It’s a great time to own health stocks. In fact, over the past five years, the sector has outperformed most other industries.
What’s driving the surge? Wunderlich Securities analyst Art Hogan says it’s easy as saying “ACA.”
“Whether you are running a hospital, a doctor practice, a pharmaceutical company, there is more access to your product,” he says of the Affordable Care Act. Thanks to Obamacare, more than 11 million people are newly insured, which means a raft of new customers.
“Therefore, profitability in the healthcare sector is going to go with that,” says Hogan.
The health care law is just one source of success. Biotech firms are on fire, with saying those companies are up 18 percent this year, more than doubling the total sector. Bloomberg Intelligence Healthcare analyst Asthika Goonewardene says firms are developing innovative products.

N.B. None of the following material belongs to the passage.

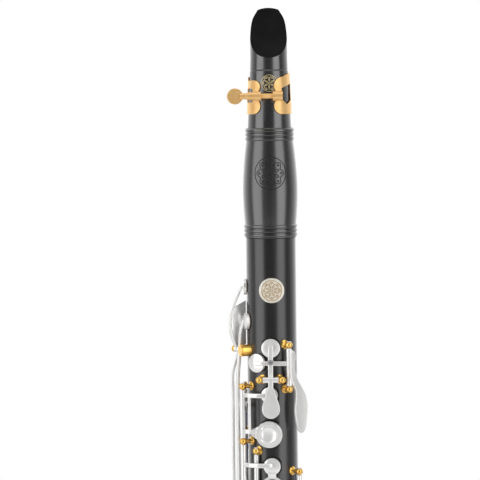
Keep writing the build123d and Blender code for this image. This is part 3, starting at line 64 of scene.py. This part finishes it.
# ---- node-tree helpers ----
class Material:
    """A node material with a principled shader, and short ways to add the nodes that drive it.

    The values are the shader's own inputs, written small and with underscores.
    """

    def __init__(self, name, **values):
        self.material = bpy.data.materials.new(name)
        self.material.use_nodes = True
        self.tree = self.material.node_tree
        self.shader = self.tree.nodes["Principled BSDF"]
        for key, value in values.items():
            self.shader.inputs[key.replace("_", " ").title().replace("Ior", "IOR")].default_value = value
        self.where = self.node("ShaderNodeTexCoord").outputs["Object"]

    def node(self, kind, **settings):
        made = self.tree.nodes.new(kind)
        for key, value in settings.items():
            setattr(made, key, value)
        return made

    def link(self, out, into):
        self.tree.links.new(out, into)

    def stretched(self, scale):
        """Object coordinates, stretched by scale along each axis."""
        mapping = self.node("ShaderNodeMapping")
        mapping.inputs["Scale"].default_value = scale
        self.link(self.where, mapping.inputs["Vector"])
        return mapping.outputs["Vector"]

    def noise(self, scale, detail=4.0, roughness=0.55, distortion=0.0, stretch=(1, 1, 1)):
        """Noise whose cells are about one over scale metres."""
        texture = self.node("ShaderNodeTexNoise")
        texture.inputs["Scale"].default_value = scale
        texture.inputs["Detail"].default_value = detail
        texture.inputs["Roughness"].default_value = roughness
        texture.inputs["Distortion"].default_value = distortion
        self.link(self.stretched(stretch), texture.inputs["Vector"])
        return texture.outputs["Fac"]

    def ramp(self, factor, stops):
        """Colours over a factor, as (position, colour) stops."""
        ramp = self.node("ShaderNodeValToRGB")
        elements = ramp.color_ramp.elements
        while len(elements) < len(stops):
            elements.new(0.5)
        for element, (position, colour) in zip(elements, stops):
            element.position = position
            element.color = (*colour, 1.0)
        self.link(factor, ramp.inputs["Fac"])
        return ramp.outputs["Color"]

    def spread(self, factor, low, high, start=0.3, stop=0.7):
        """A factor moved from start..stop to low..high."""
        span = self.node("ShaderNodeMapRange")
        for key, value in (("From Min", start), ("From Max", stop), ("To Min", low), ("To Max", high)):
            span.inputs[key].default_value = value
        self.link(factor, span.inputs["Value"])
        return span.outputs["Result"]

    def mix(self, factor, first, second):
        """A float mix of two outputs."""
        mixer = self.node("ShaderNodeMix")
        self.link(factor, mixer.inputs["Factor"])
        self.link(first, mixer.inputs["A"])
        self.link(second, mixer.inputs["B"])
        return mixer.outputs["Result"]

    def colour(self, out):
        self.link(out, self.shader.inputs["Base Color"])

    def rough(self, out):
        self.link(out, self.shader.inputs["Roughness"])

    def bump(self, *layers):
        """Height layers as (factor, depth in metres), stacked."""
        normal = None
        for factor, depth in layers:
            bump = self.node("ShaderNodeBump")
            bump.inputs["Strength"].default_value = 1.0
            bump.inputs["Distance"].default_value = depth
            self.link(factor, bump.inputs["Height"])
            if normal:
                self.link(normal, bump.inputs["Normal"])
            normal = bump.outputs["Normal"]
        self.link(normal, self.shader.inputs["Normal"])


# ---- materials ----
def blackwood(name, coat_weight, coat_ior):
    """Dense black wood under a rubbed polish: faint brown streaks and open pores along the bore."""
    m = Material(name, coat_weight=coat_weight, coat_ior=coat_ior, coat_roughness=0.22, ior=1.6)
    streaks = m.noise(300, 6, 0.6, 0.4, (1, 1, 0.035))
    m.colour(m.ramp(streaks, [(0.30, (0.0025, 0.0022, 0.0022)), (0.55, (0.006, 0.0053, 0.0053)),
                              (0.75, (0.018, 0.014, 0.012))]))
    m.rough(m.spread(m.noise(160, 5, 0.6, 0, (1, 1, 0.12)), 0.26, 0.36))
    pores = m.spread(m.noise(2600, 3, 0.5, 0, (1, 1, 0.05)), 0, 1, 0.60, 0.72)
    m.bump((streaks, 0.000012), (pores, -0.000012))
    return m.material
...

“We are going through a phase where the science is very, very good. I don’t want to say you are guaranteed clinical success, but your chance of clinical success are really high,” he says.
Goonewardene points to Gilead’s highly effective hepatitis C treatment Sovaldi, which has generated more than $10 billion in revenue. A drug that helps patients, no doubt, but at $1,000 a pill, it’s expensive. It’s an issue that dogs big biotech blockbuster drugs.
“The question that comes to mind is, ‘Okay, you are having all these great drugs come out. Who is going to pay for them?’”
That’s the big risk with these hot biotech firms. As a rule, Goonewardene says pricing questions send stock prices fluttering. And as companies likely deliver more powerful drugs, these questions will only intensify.